Ripley pulls against the queen, and she releases, sucked to her death.

Ripley climbs

Turns: The queen grabs Ripley, Ripley opens the door, Ripley closes the doors

Values: INJURY – DEFEAT +/- DESPERATION ++ VICTORY

Purpose: There is a crisis-within-the climax here, though not heavily emphasized. The only way to kill the queen, once Ripley has been grabbed, is to risk Newt and Bishop’s life by venting the docking bay.

Ripley does it – a risky bargain, but what chance does she have to save Newt if she is killed?

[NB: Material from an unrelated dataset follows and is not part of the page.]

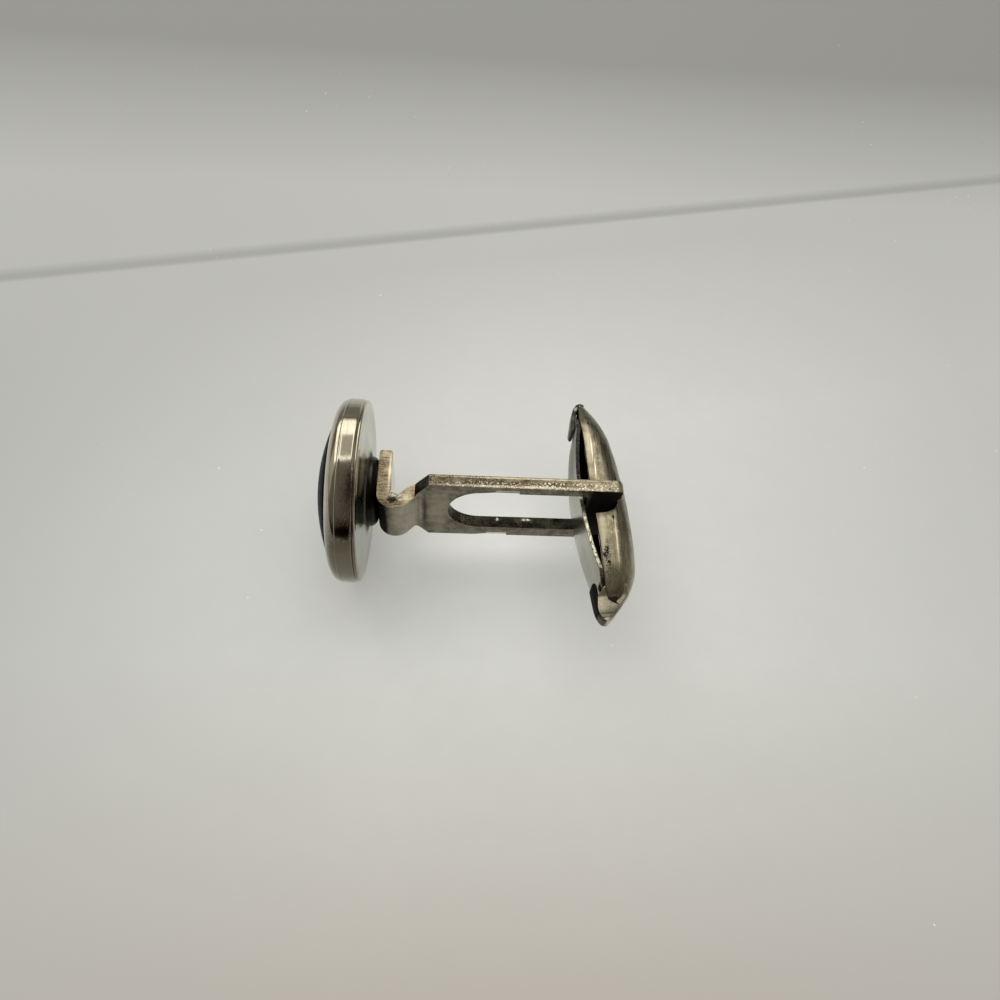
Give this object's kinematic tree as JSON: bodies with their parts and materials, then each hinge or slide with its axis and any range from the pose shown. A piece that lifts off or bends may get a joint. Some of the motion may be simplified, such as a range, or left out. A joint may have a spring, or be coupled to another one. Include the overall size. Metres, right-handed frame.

As we see, it works out, but this certainly shows a stiff toughness on Ripley’s part. It works out – though we have to wonder what values the movie ultimately espouses (it is an action movie): take revenge on enemies, and risk your loved ones to ensure their destruction. Bad-ass, no doubt, but ultimately these values may be what stop the excellent entertainment of aliens from becoming truthful art.

That aside, this climax is very exciting, due to the crisis within, everything being at risk – but victory and safety being achieved due to Ripley’s extreme determination. Maybe climbing up that ladder when she couldn’t have drawn a full breath was a huge stretch, as well as Newt and Bishop not being sucked into space – but since this is such great entertainment, I think we can forgive.
  
SCENE FIVE

Bishop and Hicks are in freezers, and Newt watches as Ripley closes them. Ripley brings Newt to her freezer, and assures her that Newt can dream.

Fade to Newt and Ripley sleeping, then close-up on the two.

Turns: NONE

Values: LOVE

Purpose: Why turn after the climax, if you don’t have to? Avoids de-emphasizing the climax, and the audience wants resolution anyways, so a turn is unnecessary.